Values like hard work, determination, and initiative have long been extolled as the all-access ticket to the American dream. This belief that each generation, through discipline and striving, could potentially find itself better off than the one before it has given the U.S. a world-wide reputation as the land of opportunity. This optimistic narrative is central to the bios of our most esteemed, modern day American heroes. From Steve Jobs to Oprah Winfrey, these ‘scrappy underdog’ success stories permeate the plots of our favorite television shows, novels, and films – affirming the notion that every citizen, born, naturalized, or other – has equal opportunity to achieve success and prosperity. But, what if the American dream that we hold so dear, is just that – a dream?

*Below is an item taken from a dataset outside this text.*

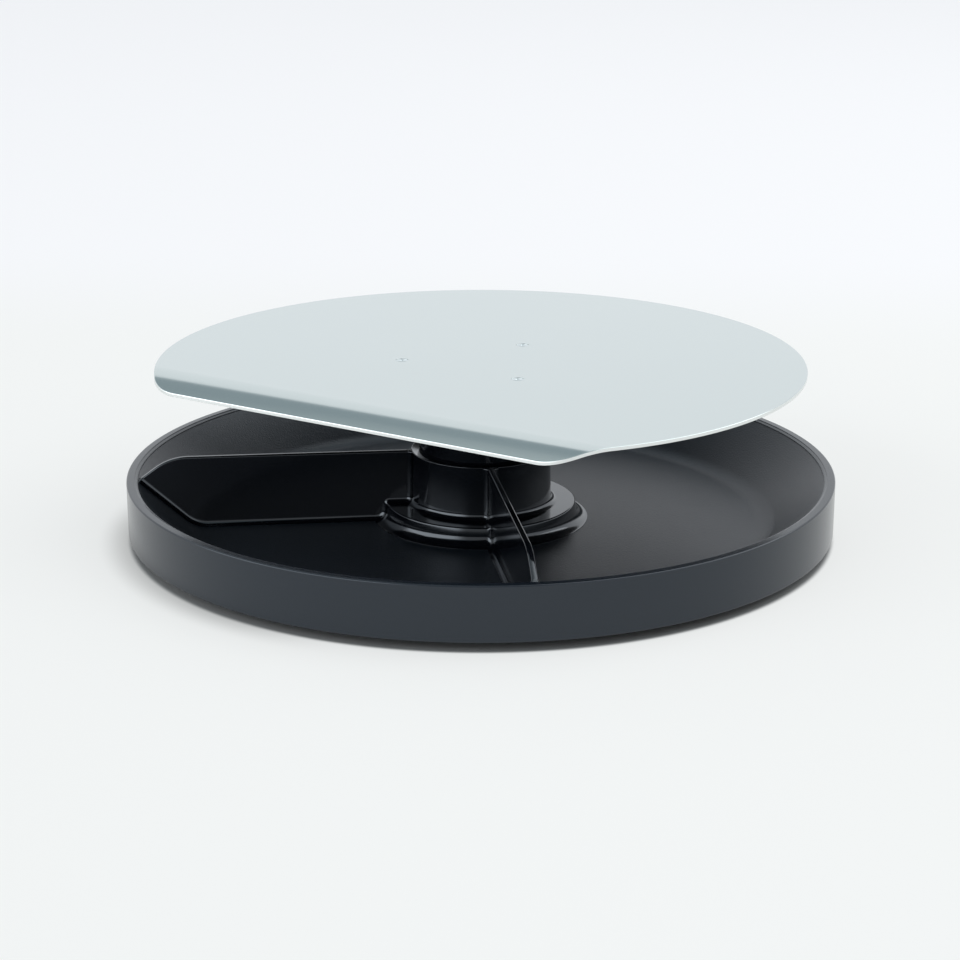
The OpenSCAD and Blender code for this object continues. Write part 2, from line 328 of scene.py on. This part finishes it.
def drawOutline(name, points):
    # A plane is merged to one point, which is pulled out along the outline
    letGo()
    bpy.ops.mesh.primitive_plane_add(size=0.01, location=(0, 0, 0))
    piece = bpy.context.object
    piece.name = piece.data.name = name
    bpy.ops.object.mode_set(mode="EDIT")
    bpy.ops.mesh.select_mode(type="VERT")
    bpy.ops.mesh.select_all(action="SELECT")
    bpy.ops.mesh.merge(type="CENTER")
    here = Vector((0, 0, 0))
    for count, point in enumerate(points):
        step = Vector(point) * mm - here
        if count:
            bpy.ops.mesh.extrude_vertices_move(TRANSFORM_OT_translate={"value": step})
        else:
            bpy.ops.transform.translate(value=step)
        here = here + step
    bpy.ops.mesh.select_all(action="SELECT")
    bpy.ops.mesh.remove_doubles(threshold=weldGap)
    return piece


def closeUp():
    bpy.ops.mesh.select_all(action="SELECT")
    bpy.ops.mesh.remove_doubles(threshold=weldGap)
    bpy.ops.mesh.normals_make_consistent(inside=False)
    bpy.ops.object.mode_set(mode="OBJECT")


def choose(piece, kind, test):
    # Leaves the piece in edit mode with those of its points, edges or faces selected
    pick(piece)
    bpy.ops.object.mode_set(mode="EDIT")
    bpy.ops.mesh.select_mode(type=kind)
    bpy.ops.mesh.select_all(action="DESELECT")
    bpy.ops.object.mode_set(mode="OBJECT")
    items = {"VERT": "vertices", "EDGE": "edges", "FACE": "polygons"}[kind]
    for item in getattr(piece.data, items):
        item.select = bool(test(item))
    bpy.ops.object.mode_set(mode="EDIT")


def lathe(name, profile, steps=192):
    piece = drawOutline(name, [(r, 0, z) for r, z in profile])
    bpy.ops.mesh.spin(steps=steps, angle=2 * math.pi, center=(0, 0, 0), axis=(0, 0, 1))
    closeUp()
    return piece


def prism(name, outline, low, high):
    # A closed outline in the plane y = low, pulled out to y = high
    piece = drawOutline(name, [(x, low, z) for x, z in outline + outline[:1]])
    bpy.ops.mesh.edge_face_add()
    pull = {"value": (0, (high - low) * mm, 0)}
    bpy.ops.mesh.extrude_region_move(TRANSFORM_OT_translate=pull)
    closeUp()
    return piece


def turnedCopies(piece, angles, ring=0):
    # One copy at each angle, each with its own mesh, joined to one object
    copies = []
    for angle in angles:
        copied = piece.copy()
        copied.data = piece.data.copy()
        bpy.context.collection.objects.link(copied)
        turn = math.radians(angle)
        copied.rotation_euler.z = turn
        copied.location = (ring * mm * math.cos(turn), ring * mm * math.sin(turn), 0)
        copies.append(copied)
    name = piece.name
    bpy.data.objects.remove(piece)
    pick(*copies)
    bpy.ops.object.transform_apply(location=True, rotation=True, scale=True)
    if len(copies) > 1:
        bpy.ops.object.join()
    joined = bpy.context.object
    joined.name = joined.data.name = name
    return joined


def combine(piece, other, operation):
    pick(piece)
    bpy.ops.object.modifier_add(type="BOOLEAN")
    modifier = piece.modifiers[-1]
    modifier.operation = operation
    modifier.solver = "MANIFOLD"
    modifier.object = other
    bpy.ops.object.modifier_apply(modifier=modifier.name)
    bpy.data.objects.remove(other)


def smooth(piece, angle=32):
    pick(piece)
    bpy.ops.object.shade_smooth_by_angle(angle=math.radians(angle))
    bpy.ops.object.modifier_add(type="WEIGHTED_NORMAL")
    modifier = piece.modifiers[-1]
    modifier.keep_sharp = True
    bpy.ops.object.modifier_apply(modifier=modifier.name)


def finishPiece(piece, body, slot, material, *nodes):
    # Gives a piece its material and its body, and hides the CAD nodes it stands in for
    piece.data.materials.clear()
    piece.data.materials.append(materials[material])
    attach(piece, body)
    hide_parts(*nodes)
    print("piece", piece.name, len(piece.data.polygons), "faces")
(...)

That’s the conclusion reached by Michael D. Carr and Emily E. Wiemers – two economists at the University of Massachusetts. The researchers analyzed earnings data and measured the fluidity with which people move up and down the income ladder over the course of their careers. What they found is that the decline of social mobility is very real. “It is increasingly the case that no matter what your educational background is, where you start has become increasingly important for where you end,” Carr said in an interview with The Atlantic. “The general amount of movement around the distribution has decreased by a statistically significant amount.”
Despite these findings, all hope for upward mobility isn’t lost. When people are able to move up the socioeconomic ladder, it’s usually attributed to three major factors:
Access to Services & Support
Studies show that kids born into poverty aren’t likely to succeed at school without help that targets their basic needs and family situations. When families in need, are given access to services that address their basic needs, it provides a clear pathway to a better life and an opportunity to break the poverty cycle for their families.
Education, Job Skills and Tech Training
The only thing more expensive than getting an education, is not having one.
A 2013 study by the Washington, D.C.-based think tank the Urban Institute found that education is still the best bet for breaking the cycle of multi-generational poverty. But in today’s economy, the concept of higher education has evolved far beyond just acquiring a college degree. Job skills apprenticeships, tech trades, and entrepreneurial training are the new wave. According to data published by the Labor Department in 2016, America has a whopping 5.6 million job openings, but not enough skilled labor to fill them.
Having a strong sense of community is huge component for moving out of poverty and achieving self-sufficiency. Engaging with peers through community-led activities, social events, peer-to-peer learning, and support groups, builds leaders and encourages positive engagement in the community.
This is why the work we’re doing at the Ford Resource and Engagement Center (FREC) is so important. Through training, support, and community cohesion, our strategy for social and economic mobility has the potential to transform neighborhoods, change lives, and make The American Dream attainable for the residents we serve in East Detroit.